To Tell The Tooth

I've been out of action the last couple of days thanks to oral surgery which left me with a hole where two teeth used to be. It wasn't the most pleasant procedure, but since I have a good dentist and he has a good assistant, I was only in the chair for about 90 minutes.

First, he cracked the bridge I had over the two back teeth on the bottom left (actually, only one real tooth). Then he extracted the tooth, which was in serious trouble, leaving a hole where it and the bridge had been. Next came the fun part, as he drilled down into my jawbone to make a hole so he could screw in two implants that will be in there permanently.

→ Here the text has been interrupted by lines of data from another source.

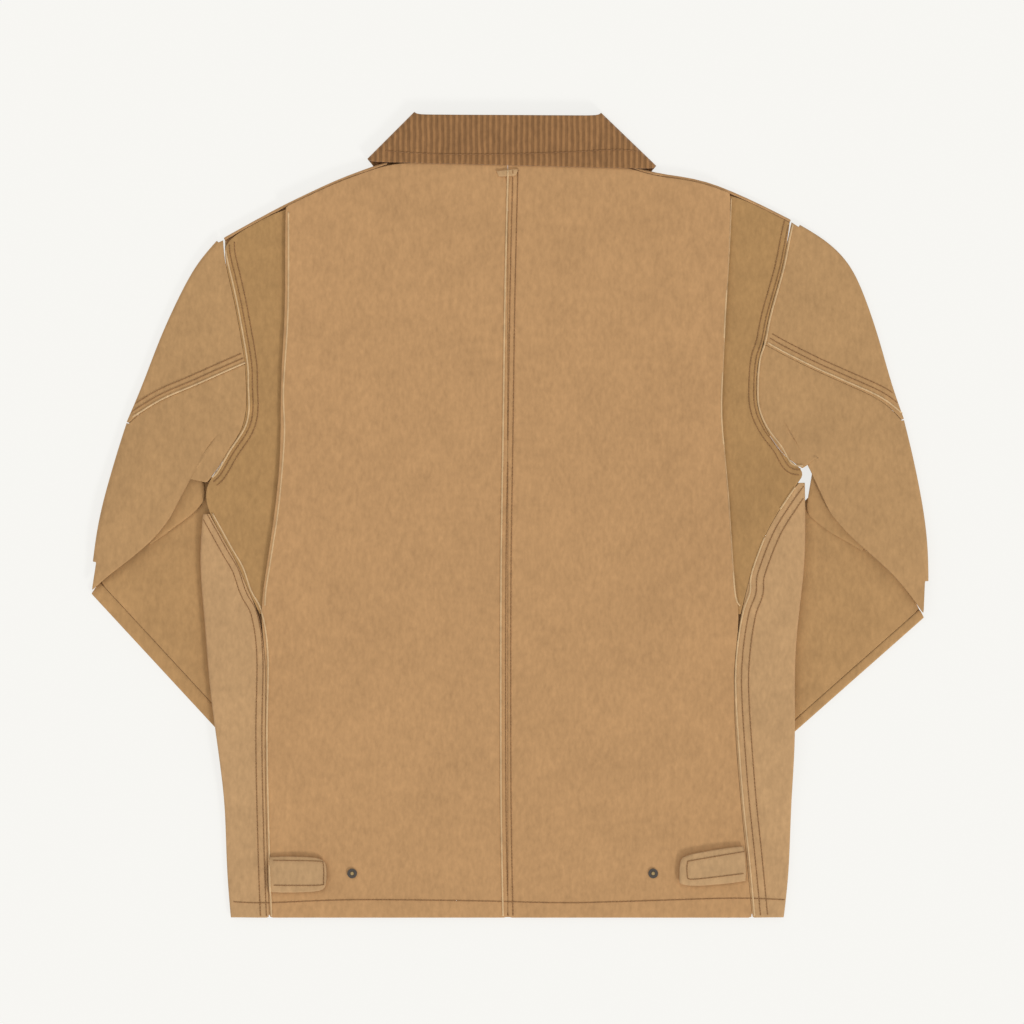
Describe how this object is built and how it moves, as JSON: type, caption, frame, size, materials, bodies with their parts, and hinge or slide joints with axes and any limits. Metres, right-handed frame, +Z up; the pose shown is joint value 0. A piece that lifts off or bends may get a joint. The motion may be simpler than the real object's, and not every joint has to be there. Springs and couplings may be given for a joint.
{
  "type": "barn jacket",
  "caption": "Washed tan duck-canvas barn jacket laid flat with its back up, forearms tucked under, with a corduroy collar, back pleats and hem tabs.",
  "frame": {"origin": "middle of the footprint on the surface that the jacket lies on", "axes": "+Z up from the surface, +Y towards the collar, +X towards the wearer's right (back up)"},
  "size_m": [0.8366, 0.8046, 0.0162],
  "materials": {
    "canvas": "matte",
    "corduroy": "matte",
    "gunmetal": "satin",
    "brass": "polished"
  },
  "bodies": {
    "root": {"back_left": "canvas", "pleat_left": "canvas", "side_left": "canvas", "front_left": "canvas", "sleeve_top_left": "canvas", "sleeve_under_left": "canvas", "sleeve_front_left": "canvas", "forearm_edge_left": "canvas", "forearm_main_left": "canvas", "elbow_tuck_left": "canvas", "tab_left": "canvas", "back_right": "canvas", "pleat_right": "canvas", "side_right": "canvas", "front_right": "canvas", "sleeve_top_right": "canvas", "sleeve_under_right": "canvas", "sleeve_front_right": "canvas", "forearm_edge_right": "canvas", "forearm_main_right": "canvas", "elbow_tuck_right": "canvas", "tab_right": "canvas", "hang_loop": "canvas", "collar": "corduroy", "snap_socket_left": "gunmetal", "snap_socket_right": "gunmetal", "stud_ring_left": "gunmetal", "stud_ring_right": "gunmetal", "snap_cap_1": "gunmetal", "snap_cap_2": "gunmetal", "snap_cap_3": "gunmetal", "snap_cap_4": "gunmetal", "snap_cap_5": "gunmetal", "snap_cap_6": "gunmetal", "stud_post_left": "brass", "stud_post_right": "brass"}
  },
  "joints": []
}
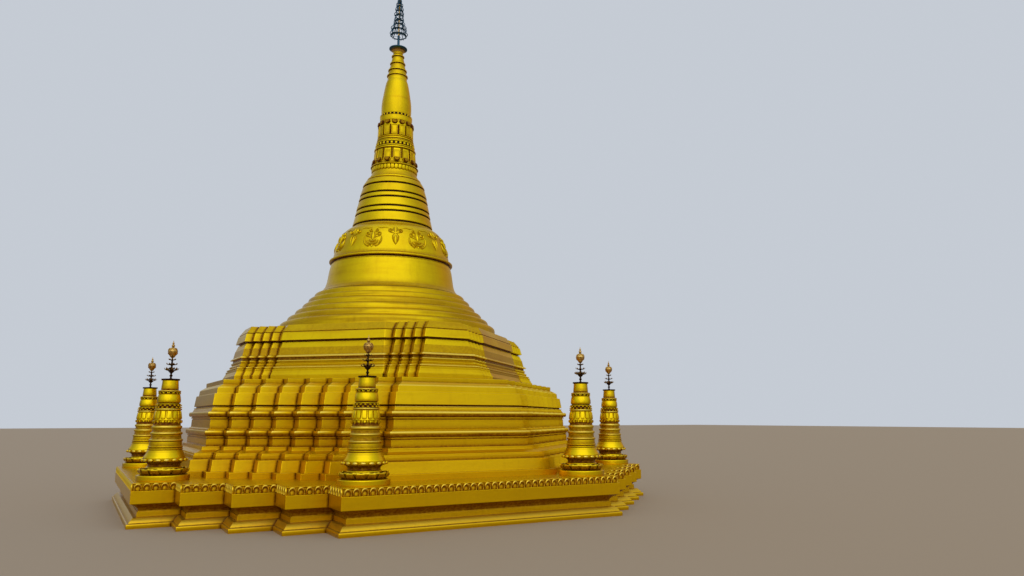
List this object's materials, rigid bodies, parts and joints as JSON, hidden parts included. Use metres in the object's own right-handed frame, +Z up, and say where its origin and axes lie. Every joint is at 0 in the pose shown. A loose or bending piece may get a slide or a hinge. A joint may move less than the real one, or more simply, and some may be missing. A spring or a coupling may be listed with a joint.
{
  "type": "golden stupa",
  "caption": "Gold-painted masonry stupa: stepped cross platform with small stupas, redented terraces, round steps, bell, ringed cone and a tapering spire under a metal umbrella.",
  "frame": {"origin": "centre of the plan at ground level", "axes": "+Z up along the spire, -Y towards the main front, +X to its right"},
  "size_m": [10.636, 10.636, 12.33],
  "materials": {
    "gold_paint": "satin gold paint on plastered masonry",
    "bronze": "aged gilt metal",
    "umbrella_steel": "dark metal with worn gilding"
  },
  "bodies": {
    "root": {"platform_plinth": "gold_paint", "platform_recess": "gold_paint", "platform_fascia": "gold_paint", "platform_deck": "gold_paint", "tier1_base_band": "gold_paint", "tier1_lower_band": "gold_paint", "tier1_lower_wall": "gold_paint", "tier1_upper_wall": "gold_paint", "tier1_cornice": "gold_paint", "tier1_top_courses": "gold_paint", "tier2_foot": "gold_paint", "tier2_wall": "gold_paint", "tier2_cornice": "gold_paint", "tier2_top_course": "gold_paint", "round_steps_1": "gold_paint", "round_steps_2": "gold_paint", "round_steps_3": "gold_paint", "bell_body": "gold_paint", "bell_shoulder": "gold_paint", "ringed_cone": "gold_paint", "lotus_band_lower": "gold_paint", "bead_band": "gold_paint", "lotus_band_upper": "gold_paint", "bud": "gold_paint", "bud_rings": "gold_paint", "crown_dish": "bronze", "umbrella": "umbrella_steel", "small_stupa_1": "gold_paint", "small_stupa_2": "gold_paint", "small_stupa_3": "gold_paint", "small_stupa_4": "gold_paint", "small_stupa_5": "gold_paint", "small_stupa_6": "gold_paint", "small_stupa_7": "gold_paint", "small_stupa_8": "gold_paint", "small_finial_1": "bronze", "small_finial_2": "bronze", "small_finial_3": "bronze", "small_finial_4": "bronze", "small_finial_5": "bronze", "small_finial_6": "bronze", "small_finial_7": "bronze", "small_finial_8": "bronze"}
  },
  "joints": []
}
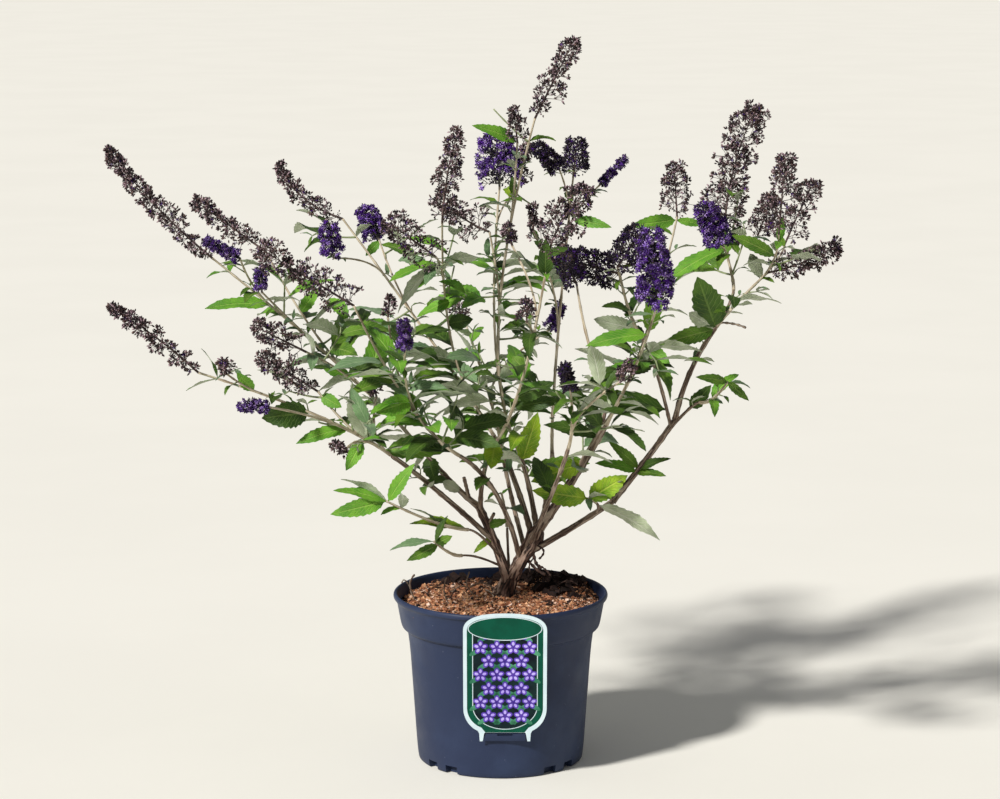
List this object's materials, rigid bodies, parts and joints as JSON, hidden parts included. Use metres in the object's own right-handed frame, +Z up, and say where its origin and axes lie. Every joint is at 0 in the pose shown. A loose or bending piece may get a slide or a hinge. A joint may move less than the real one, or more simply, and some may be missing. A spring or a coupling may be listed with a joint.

Then he filled in around the implants with bone grafts (from a dead person, thank you very much!) to keep everything in place, and sutured everything closed, including the gum line he’d had to cut open to get in there. My bone will eventually grow around the implants, keeping them in place. I go back in 2 weeks for a checkup, then will eventually have crowns put over those implants to act as teeth.

I had to make sure he didn't prescribe any narcotic painkillers like the ones I had major trouble with in the hospital three years ago when I had my back and gall bladder surgeries. That meant no Percocet or Oxycontin, but rather Tylenol with codeine, which isn’t as effective as hydrocodone, but it doesn’t make me super-nauseous and unable to walk around, so it's my best option. I’m also on antibiotics and steroids (anti-inflammatory), which temporarily took the bass out of my deep macho voice.

I spent all day Wednesday slightly dizzy and a little bit off my game mentally. I decided not to speak out loud because it made the pain worse, and my dentist recommended keeping it to a minimum for a day. My wife and daughter were both at work, and the phone rarely rings at home, so it was easy to get by with zero conversation.

Yesterday was my birthday, but I asked everyone to keep it as low-key as possible, and they did. I was still only eating soft foods -- thankfully, chocolate ice cream qualifies, and that was my birthday treat. Today, I'm back on a regular diet, off the painkillers, on the treadmill again, and a little bit sore, but the weirdest part is noticing that my tongue migrates towards the space where the teeth used to be (and eventually will be again), as if it were pining after long-lost friends. There's probably a name for it, but I call it Lonely Tongue Syndrome.

The good news is I'm ready for the London Olympics, because even with a reduced teeth total, I'm still ahead of your average Englishman.